日本メーカーが中国やインドなどの新興国市場の攻略に本腰を入れ始めた(関連の動向をまとめた『日経エレクトロニクス』の6月28日号特集「いざ新興国,日本流で挑む」はこちら)。今後,国内技術者が開発した製品の顧客の本流は,先進国から新興国に急速に移りそうな勢いだ。
 ただ,新興国では先行する韓国や現地のメーカーが行く手に立ちはだかる。先進国を上回るスピードで動く新興国市場で日本企業は何を目指すのか。その取り組みを追う。第2回の今回は,ソニーの中国統括会社,Sony(China) Ltd.で薫事・総裁を務める永田晴康氏が語る同社のテレビ戦略。
(第1回の「組み込みベンチャーがアジアで感じたスピードの差」はこちら

 2009年の暮れに中国で約3000元(約4万円)の32型液晶テレビを発売しました。日本では価格だけを見て「安い」と取り上げられてしまいがちですが,中国では決して安い商品ではありません。32型テレビで最も低価格な機種は2200元程度から店頭に並んでいます。そこから4000元を超える値付けの機種まで価格には幅があるのです。

 低価格の大画面テレビを投入したのは,決して戦略の転換ではありません。過去を否定したわけではなく,製品ラインを拡充する中でソニーが持っていない機種を追加しただけ。その価格帯の商品が欲しいと思っている顧客がたくさんいる。だから開発したのです。

「ソニーブランドは無縁」と思われないように

 中国のテレビ市場が他の国や地域と最も違う点は,日本や韓国,欧米の外資系メーカーだけが競争相手ではないということ。市場シェアの過半数を占める中国メーカーとの激しい競争が繰り広げられています。

約3000元の32型液晶テレビを投入
ソニーが2009年末に中国で発売した32型液晶テレビ「KLV-32BX205」。約3000元の価格が話題を呼んだ。現在,ソニーの直営店などでは3299元で販売されている。
[画像のクリックで拡大表示]

 CRTテレビの時代には,中国メーカーが外資系を凌駕しました。なにしろ,市場シェアの9割を中国メーカーが占め,残りを外資系メーカーが分け合う状況だったわけです。

 薄型テレビの時代になって競争の枠組みが変わり,外資系メーカーは強くなりましたが,それも長くは続かなかった。

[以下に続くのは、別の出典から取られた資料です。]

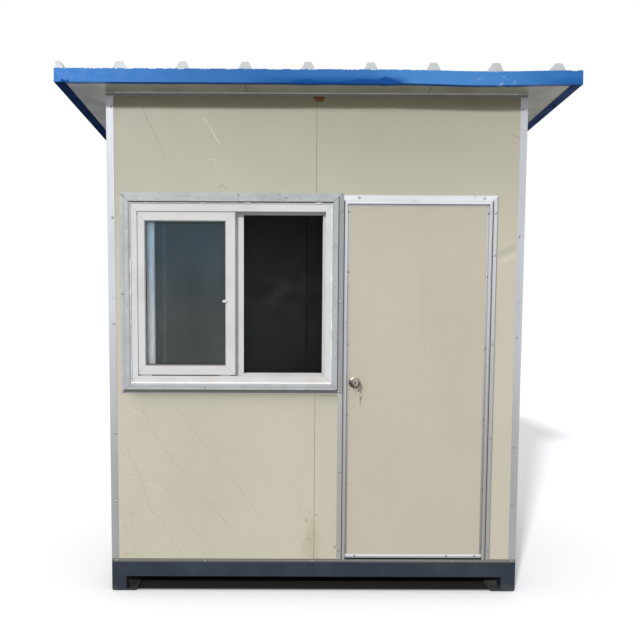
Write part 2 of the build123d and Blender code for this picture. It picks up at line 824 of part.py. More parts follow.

中国メーカーのシェアが6~7割と,外資系を上回っているのが現状です。

 1年ほど前,他のテレビ・メーカーが3000元以下の価格帯の32型テレビをそろえる中,同じサイズで最も安いソニーの液晶テレビは4500元でした。さすがに価格差が5割あると,同じ土俵で勝負するのは難しくなります。

 もちろん,中国は裕福な生活者だけでも人口は多い。「32型・4500元」のテレビでもコンスタントに売れるのは確かです。ただ,買ってくれるのは初めて薄型テレビを購入する顧客ではありません。1台目に50型以上のテレビを購入して,2~3台目として32型を買っていく。そうしたイメージの富裕層が多い。

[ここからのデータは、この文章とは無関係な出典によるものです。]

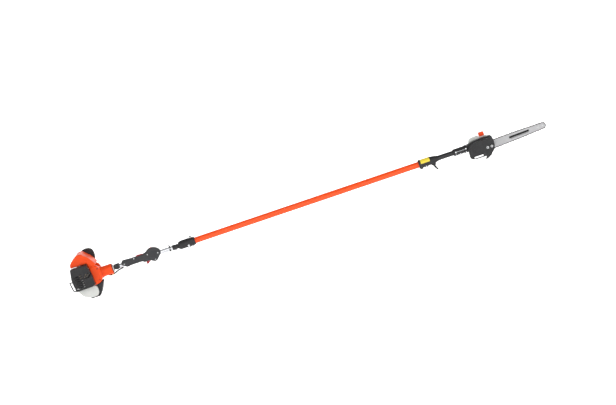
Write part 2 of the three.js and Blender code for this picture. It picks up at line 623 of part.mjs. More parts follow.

 2009年に入り,地方都市と周辺の農村部で購買力が高まってきました。社会格差をなくそうと考える中国政府の方針もあり,地方の小都市で中間所得層が増えています。内陸部の農村地帯に目を転じれば,まだ所得は低いけれど購買意欲が強い生活者が少なくない。

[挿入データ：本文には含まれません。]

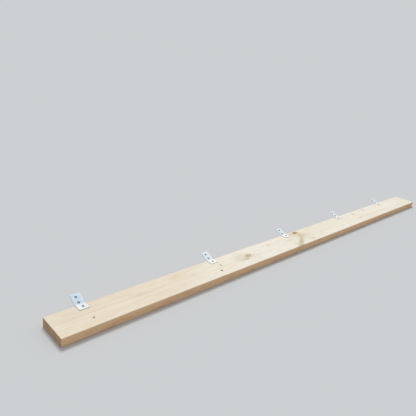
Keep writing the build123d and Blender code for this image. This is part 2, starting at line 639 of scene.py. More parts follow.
# %% Smudges
# Distance from the left end, distance in from the back edge, half length, half width, strength
SMUDGES = [
    (592.0, 36.0, 42.0, 20.0, 0.30),
    (667.0, 63.0, 26.0, 10.0, 0.24),
    (372.0, 65.0, 40.0, 14.0, 0.30),
    (110.0, 30.0, 125.0, 45.0, 0.22),
    (1050.0, 86.0, 58.0, 19.0, 0.34),
    (988.0, 68.0, 38.0, 26.0, 0.46),
    (1485.0, 26.0, 21.0, 27.0, 0.58),
    (1562.0, 74.0, 42.0, 24.0, 0.34),
    (1243.0, 45.0, 16.0, 7.0, 0.38),
    (1426.0, 65.0, 24.0, 9.0, 0.26),
    (1573.0, 118.0, 17.0, 12.0, 0.52),
    (2206.0, 92.0, 20.0, 9.0, 0.45),
    (2373.0, 20.0, 22.0, 9.0, 0.45),
    (1512.0, 2.0, 42.0, 9.0, 0.45),
    (1414.0, 108.0, 12.0, 16.0, 0.28),
]


def smudge(points):
    """How dark the smudges are at each point, 0 to 1."""
    dark = np.zeros(len(points))
    for from_left, from_back, half_length, half_width, strength in SMUDGES:
        u = (points[:, 0] - LEFT - from_left) / half_length
        v = (points[:, 1] - BACK + from_back) / half_width
        dark = np.maximum(dark, strength * np.exp(-(u**2) - v**2))
    return dark * (points[:, 2] > THICKNESS - ARRIS)


print("Smudges:", len(SMUDGES))

# %% Nail stains and what the mesh keeps
# Darkness of each face nail's stain, half length, half width, degrees that its length turns from the grain
NAIL_STAINS = [(0.5, 12.0, 5.0, 62.0), (1.0, 9.5, 8.5, 0.0), (0.65, 8.0, 7.5, 0.0)]
# The fresh tone is the wood's warm tan, made darker and warmer with painted shade
UNDERSIDE_FRESH = 0.6  # how much of the fresh wood's tone the underside keeps


def nail_mark(points):
    """How far points lie from a face nail, where 1 is the edge of its stain, and how dark that is."""
    which = to_face_nail(points)[1]
    darkness, half_length, half_width, turned = np.array(NAIL_STAINS)[which].T
    x, y = (points[:, :2] - np.array(face_nails)[which]).T
    turn = np.radians(turned)
    along = (x * np.cos(turn) + y * np.sin(turn)) / half_length
    across = (y * np.cos(turn) - x * np.sin(turn)) / half_width
    return np.stack([np.hypot(along, across), darkness, np.zeros(len(points))], 1)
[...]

 ただ,地方都市で他のメーカーよりも5割高い商品を投入すると「ずば抜けて高額」というイメージになってしまう。地方には,初めてソニー製品に触れる生活者がいます。そうした生活者に「ソニーブランドは無縁」と思われない価格帯で製品を提供する必要があるのです。購買力に合わせた価格帯を用意することで,ソニー商品を扱う販売店が増える効果も大きい。

 これは分かっていましたが,2009年にソニーは我慢しました。

 他のテレビ・メーカーが次々と低価格機を投入する中,価格競争には加わらない姿勢をあえて貫いたのです。